My system is in my bedroom because I don't have a spare room to use as a theater and don't want my gear in the Family room because I have small kids.

Marantz SR6008 receiver
Intel NUC HTPC
Xbox One
Verizon FiOS Motorola STB
Vizio 42" LCD
MB Quart Vera VS05B front and rear speakers, VS01C center speaker, and a very old Def Tech Powerfield 15 sub


----------



## Lulimet (Apr 4, 2014)

Why aren't my pictures showing? How many posts do I need before I can post pictures?


----------



## ALMFamily (Oct 19, 2011)

You needed 5 posts for pictures to show - I can see them now.

Nice set up for a bedroom - I really like the front baffle appearance on those speakers!


----------



## tripplej (Oct 23, 2011)

Very nice setup. Once those speakers turn on, I am sure the kids will join you in the bedroom/home theater. 

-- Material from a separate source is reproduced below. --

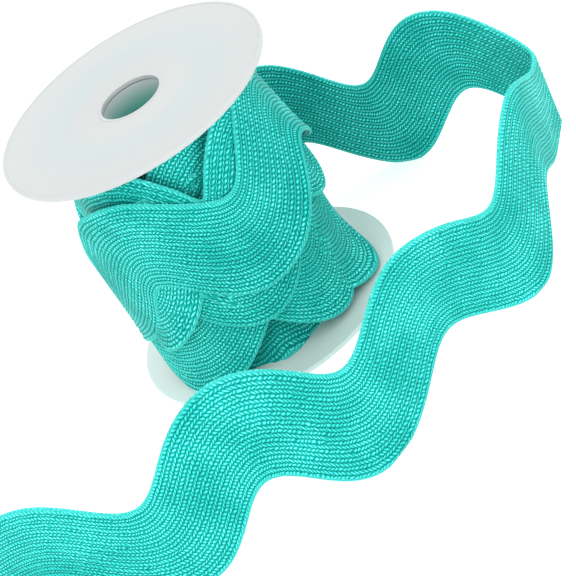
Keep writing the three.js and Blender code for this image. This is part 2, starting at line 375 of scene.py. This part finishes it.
# Stations of the winding: how far round each is, and its middle line, its lean along x and y, the curl
# of the low and the high lobes, the stand-off and the spread
def woundStations(table, end):
    table = np.array([row + (0,) * (laying["columns"] - len(row)) for row in table], float)
    turned = np.arange(table[0, 0], end + 0.1, laying["degrees"])
    turned[-1] = end                    # the last station is moved to the very end
    rows = smoothThrough(table[:, 2:], np.interp(turned, table[:, 0], np.arange(len(table))))
    radius, middle, lean = rows[:, :3].T
    outX, outY = np.cos(np.radians(-turned)), np.sin(np.radians(-turned))
    place = [radius * outX, radius * outY, middle, -lean * outX, -lean * outY]
    return turned, np.column_stack(place + [rows[:, 3:]])


# The line along which a strip is laid: at each fine step where its middle runs, how far the wave has it
# up or down, and which way it leans and faces
def makeLine(table, end, loose):
    turned, stations = woundStations(table, end)
    woundCount = len(stations)
    if loose:
        plain = np.zeros((len(loose), stations.shape[1] - len(loose[0])))
        stations = np.vstack([stations, np.hstack([np.array(loose), plain])])
    each = laying["samples"]
    centre = centripetal(stations[:, :3], each)
    places = np.arange(len(centre)) / each
    extra = smoothThrough(stations[:, 3:], places)
    distance = np.concatenate([[0], np.cumsum(np.linalg.norm(np.diff(centre, axis=0), axis=1))])
    # the waves are counted by the lobes on the roll, and by length along the loose end
    shown = np.array([row[:2] for row in table if row[0] <= turned[-1]])
    knots = np.interp(np.interp(shown[:, 0], turned, np.arange(woundCount)), places, distance)
    counts = shown[:, 1] - 0.25         # a sine is lowest a quarter before each whole wave
    if loose:
        fold = distance[(woundCount + looseWaves["foldStation"]) * each]
        eased = distance[woundCount * each] + looseWaves["easedUntil"]
        atEased = looseWaves["wavesAtFold"] - (fold - eased) / looseWaves["waveLength"]
        atEnd = looseWaves["wavesAtFold"] + (distance[-1] - fold) / looseWaves["waveLength"]
        whole = round(counts[-1] + (eased - knots[-1]) / looseWaves["nearRoll"] - atEased)
        knots = np.concatenate([knots, [eased, distance[-1]]])
        counts = np.concatenate([counts, np.array([atEased, atEnd]) + whole])
    even = np.arange(0, distance[-1], laying["fine"])
    slope = (counts[-1] - counts[-2]) / (knots[-1] - knots[-2])
    counted = np.interp(even, knots, counts) + np.maximum(even - knots[-1], 0) * slope
    up = strip["waveDepth"] * np.sin(2 * np.pi * evened(counted, laying["evening"]))
    rows = np.stack([np.interp(even, distance, column) for column in np.hstack([centre, extra]).T], axis=1)
    lean = np.column_stack([rows[:, 3:5], np.ones(len(rows))])
    lean /= np.linalg.norm(lean, axis=1)[:, None]
    out = np.cross(lean, np.gradient(rows[:, :3], axis=0))
    out /= np.linalg.norm(out, axis=1)[:, None]
    return {
        "at": even, "up": up, "slope": np.gradient(up, laying["fine"]), "length": even[-1],
        "centre": rows[:, :3], "lean": lean, "out": out, "curl": rows[:, 5:8], "spread": rows[:, 8],
        "turned": turned, "reached": np.interp(np.arange(woundCount), places, distance),
    }


def alongLine(line, kind, distance):
    return np.stack([np.interp(distance, line["at"], column) for column in line[kind].T], axis=-1)


def sectionLoop():      # places round the strip's section: across (-1 low edge, 1 high edge) and depth
    f = np.linspace(-1, 1, strip["columnsPerRib"] * strip["ribs"] + 1)
    half = strip["thickness"] / 2
    ribAt = (f + 1) / 2 * strip["ribs"]
    rib = strip["rib"] * (0.5 - 0.5 * np.cos(2 * np.pi * ribAt)) ** strip["ribPower"]
    ease = np.minimum(1, (1 - np.abs(f)) * strip["width"] / 2 / strip["thinFrom"])
    thinned = strip["edgeShare"] + (1 - strip["edgeShare"]) * ease
    face = (half - strip["rib"] * strip["ribSunk"] + rib) * thinned
    corners = np.radians(strip["edgeCorners"])
    reach = 1 + strip["edgeReach"] * np.cos(corners) / (strip["width"] / 2)
    rim = np.column_stack([reach, strip["edgeShare"] * half * np.sin(corners)])
    outer = np.column_stack([f, face])
    loop = np.vstack([outer, rim, outer[::-1] * (1, -1), -rim])
    return np.vstack([loop, loop[:1]])


def stripPoints(line, place, f, depth):     # where points at these places on the strip lie
    up = np.interp(place, line["at"], line["up"])
    slope = np.interp(place, line["at"], line["slope"])
    spread = np.interp(place, line["at"], line["spread"])
    tilt = -strip["edgeTurn"] * slope
    across = f * strip["width"] / 2 / np.hypot(1, tilt) * (1 + spread * (np.hypot(1, slope) - 1))
    shifted = np.clip(place + tilt * across, 0, line["length"])
    centre, lean, out = [alongLine(line, kind, shifted) for kind in ("centre", "lean", "out")]
    curlLow, curlHigh, standOff = alongLine(line, "curl", shifted).T
    lift = (up + across) / (strip["waveDepth"] + strip["width"] / 2)
    curl = np.where(lift > 0, curlHigh, curlLow) * lift ** 4 + standOff * np.maximum(-f, 0) ** 4
    return centre + lean * (up + across)[:, None] + out * (depth + curl)[:, None]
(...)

How is the vizio? Any issues? Just curious.


----------



## Lulimet (Apr 4, 2014)

The Vizio is a small 42" LCD. I've had it since 2010. It's fine for a bedroom.


----------



## tonyvdb (Sep 5, 2007)

Looks good and functional. 
Nice setup:T


----------



## B- one (Jan 13, 2013)

Nice looking setup! I almost bought a set of those mb quart speakers I wish I would of but oh well.


----------



## Lulimet (Apr 4, 2014)

B- one said:


> Nice looking setup! I almost bought a set of those mb quart speakers I wish I would of but oh well.

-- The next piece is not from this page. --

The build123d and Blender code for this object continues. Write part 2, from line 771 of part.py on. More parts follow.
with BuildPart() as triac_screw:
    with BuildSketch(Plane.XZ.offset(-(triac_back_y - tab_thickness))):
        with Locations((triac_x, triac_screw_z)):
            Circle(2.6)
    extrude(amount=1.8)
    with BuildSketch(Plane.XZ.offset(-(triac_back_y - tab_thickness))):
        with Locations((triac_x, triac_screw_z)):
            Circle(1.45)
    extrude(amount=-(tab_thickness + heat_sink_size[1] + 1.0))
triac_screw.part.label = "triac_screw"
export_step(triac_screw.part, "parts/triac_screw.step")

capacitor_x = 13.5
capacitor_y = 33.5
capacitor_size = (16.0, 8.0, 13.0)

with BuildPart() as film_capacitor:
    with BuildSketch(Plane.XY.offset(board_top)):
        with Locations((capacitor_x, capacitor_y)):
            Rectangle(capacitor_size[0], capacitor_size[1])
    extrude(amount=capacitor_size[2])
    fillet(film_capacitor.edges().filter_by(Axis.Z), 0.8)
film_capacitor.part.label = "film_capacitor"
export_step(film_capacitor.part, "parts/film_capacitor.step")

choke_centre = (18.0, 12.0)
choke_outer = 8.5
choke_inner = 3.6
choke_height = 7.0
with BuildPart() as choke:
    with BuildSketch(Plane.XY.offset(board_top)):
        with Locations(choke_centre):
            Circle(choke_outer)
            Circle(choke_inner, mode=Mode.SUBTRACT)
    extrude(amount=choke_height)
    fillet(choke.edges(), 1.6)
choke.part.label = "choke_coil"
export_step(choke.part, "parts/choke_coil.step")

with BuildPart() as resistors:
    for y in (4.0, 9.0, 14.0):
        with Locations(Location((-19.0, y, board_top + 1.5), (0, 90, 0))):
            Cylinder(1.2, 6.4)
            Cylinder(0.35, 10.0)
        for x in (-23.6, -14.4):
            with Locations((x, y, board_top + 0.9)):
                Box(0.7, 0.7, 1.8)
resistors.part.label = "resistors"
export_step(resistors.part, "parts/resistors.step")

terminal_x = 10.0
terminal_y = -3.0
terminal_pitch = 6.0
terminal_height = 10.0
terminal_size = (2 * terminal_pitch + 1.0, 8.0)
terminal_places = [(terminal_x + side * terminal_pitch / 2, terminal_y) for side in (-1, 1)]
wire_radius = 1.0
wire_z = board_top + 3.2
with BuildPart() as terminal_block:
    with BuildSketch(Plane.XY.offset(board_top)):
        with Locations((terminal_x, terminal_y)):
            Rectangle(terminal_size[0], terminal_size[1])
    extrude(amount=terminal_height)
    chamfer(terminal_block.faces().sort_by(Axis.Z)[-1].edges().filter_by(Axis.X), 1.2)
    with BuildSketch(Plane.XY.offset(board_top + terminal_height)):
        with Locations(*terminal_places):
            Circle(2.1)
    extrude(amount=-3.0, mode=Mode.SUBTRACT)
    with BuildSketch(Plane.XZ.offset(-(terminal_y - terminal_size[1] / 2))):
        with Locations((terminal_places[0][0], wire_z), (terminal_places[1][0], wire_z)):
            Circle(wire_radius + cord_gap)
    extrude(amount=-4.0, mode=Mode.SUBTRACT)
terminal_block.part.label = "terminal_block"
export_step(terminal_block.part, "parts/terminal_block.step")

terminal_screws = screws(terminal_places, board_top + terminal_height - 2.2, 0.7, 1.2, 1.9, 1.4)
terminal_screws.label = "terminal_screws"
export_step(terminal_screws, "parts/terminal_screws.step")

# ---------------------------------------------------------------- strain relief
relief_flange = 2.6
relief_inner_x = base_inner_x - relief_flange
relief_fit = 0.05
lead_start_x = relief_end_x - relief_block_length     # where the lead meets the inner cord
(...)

The Alexxa bookshelves are still available for purchase


----------



## B- one (Jan 13, 2013)

Lulimet said:


> The Alexxa bookshelves are still available for purchase


I was looking at a used set of there upper tier speakers the retail was 8-10000 IIRC. A guy had tried selling them a couple of times started at 5000 went down to 3000 I was going to offer 2000 but the wife wasn't having that. I guess we need to pay off the house and move before I get to crazy as we have a pretty good setup already.


----------



## willis7469 (Jan 31, 2014)

My very first sub was a little mb quart. My then future wife bought it for my birthday! Had to keep her. Nice looking setup. 
Welcome!
Will


----------